** start of Information provided **

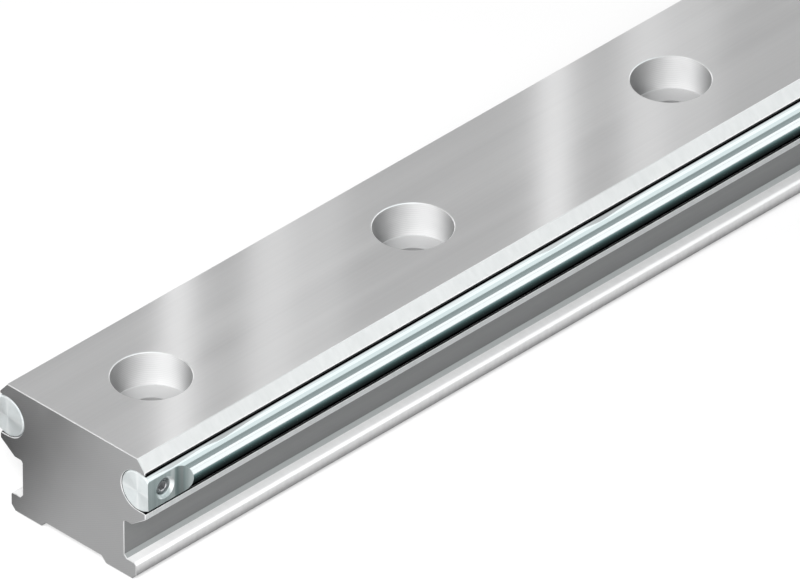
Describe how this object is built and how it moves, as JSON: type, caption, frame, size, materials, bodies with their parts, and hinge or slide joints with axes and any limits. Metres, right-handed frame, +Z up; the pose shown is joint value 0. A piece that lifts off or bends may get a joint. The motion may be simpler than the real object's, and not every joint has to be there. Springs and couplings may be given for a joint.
{
  "type": "cam roller guide rail",
  "caption": "Extruded aluminium guide rail with a round steel rod let into each flank for grooved track rollers, screwed down through counterbored holes in its top face.",
  "frame": {"origin": "middle of the mounting plane, under the middle of the rail", "axes": "+X along the rail towards its rear end, +Y across it towards the left rod, +Z up out of the face with the counterbores"},
  "size_m": [0.448, 0.05, 0.0325],
  "materials": {
    "extrusion": "satin, as extruded and clear anodised",
    "rod_steel": "ground and polished",
    "screw_steel": "plain, dark grey from heat treatment"
  },
  "bodies": {
    "root": {"rail_body": "extrusion", "rod_left": "rod_steel", "rod_right": "rod_steel", "set_screw_left_front": "screw_steel", "set_screw_left_rear": "screw_steel", "set_screw_right_front": "screw_steel", "set_screw_right_rear": "screw_steel"}
  },
  "joints": []
}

** end of Information provided **

-- What you will do --
Please reproduce each line exactly as written.

-- Exercise solution --
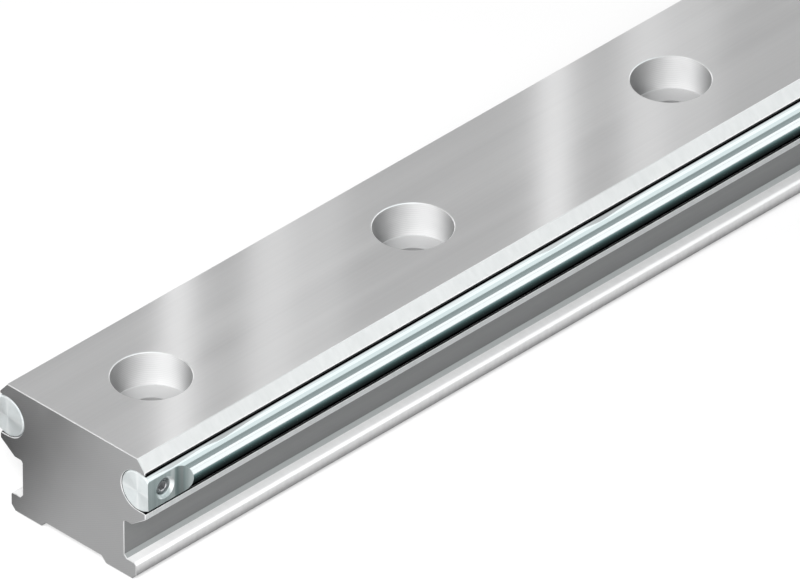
Describe how this object is built and how it moves, as JSON: type, caption, frame, size, materials, bodies with their parts, and hinge or slide joints with axes and any limits. Metres, right-handed frame, +Z up; the pose shown is joint value 0. A piece that lifts off or bends may get a joint. The motion may be simpler than the real object's, and not every joint has to be there. Springs and couplings may be given for a joint.
{
  "type": "cam roller guide rail",
  "caption": "Extruded aluminium guide rail with a round steel rod let into each flank for grooved track rollers, screwed down through counterbored holes in its top face.",
  "frame": {"origin": "middle of the mounting plane, under the middle of the rail", "axes": "+X along the rail towards its rear end, +Y across it towards the left rod, +Z up out of the face with the counterbores"},
  "size_m": [0.448, 0.05, 0.0325],
  "materials": {
    "extrusion": "satin, as extruded and clear anodised",
    "rod_steel": "ground and polished",
    "screw_steel": "plain, dark grey from heat treatment"
  },
  "bodies": {
    "root": {"rail_body": "extrusion", "rod_left": "rod_steel", "rod_right": "rod_steel", "set_screw_left_front": "screw_steel", "set_screw_left_rear": "screw_steel", "set_screw_right_front": "screw_steel", "set_screw_right_rear": "screw_steel"}
  },
  "joints": []
}